Compensating for tilted blade

[Alan Yip Choy]

Hi Folks,

I confess that math is not one of my favorite subjects. With that in mind, I have been compensating for the inevitable blade tilt in my gen 2 clamp by setting the angle independently for each side of the blade using my angle gizmo. I understand that the position of the arm mounts are not going to be identical on the calibrated bar. But from what I am reading in other posts, I get the uneasy feeling that my solution may be a bit too simple, easy and wrong.
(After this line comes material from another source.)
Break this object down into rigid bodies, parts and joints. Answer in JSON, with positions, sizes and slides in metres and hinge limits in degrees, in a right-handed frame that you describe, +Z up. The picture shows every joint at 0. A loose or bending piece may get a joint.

Can someone please point me to the formula that is correct as far as compensating for blade tilt is concerned.

Any help would be greatly appreciated,

Alan

[CliffCurry]

Hey there Alan and welcome to the forum.  Unfortunately Im not a big fan of that particular calculation either.  It always leaves me wondering if I did it right.  Tom and others have explained it at length in posts.  Something about measuring both left and right blade angles, dividing by 2 to get the center point angle(lets say 3 degrees off center for example).  Then you would add 3 degrees to the stone angle on the far side and subtract 3 from side blade is leaning towards?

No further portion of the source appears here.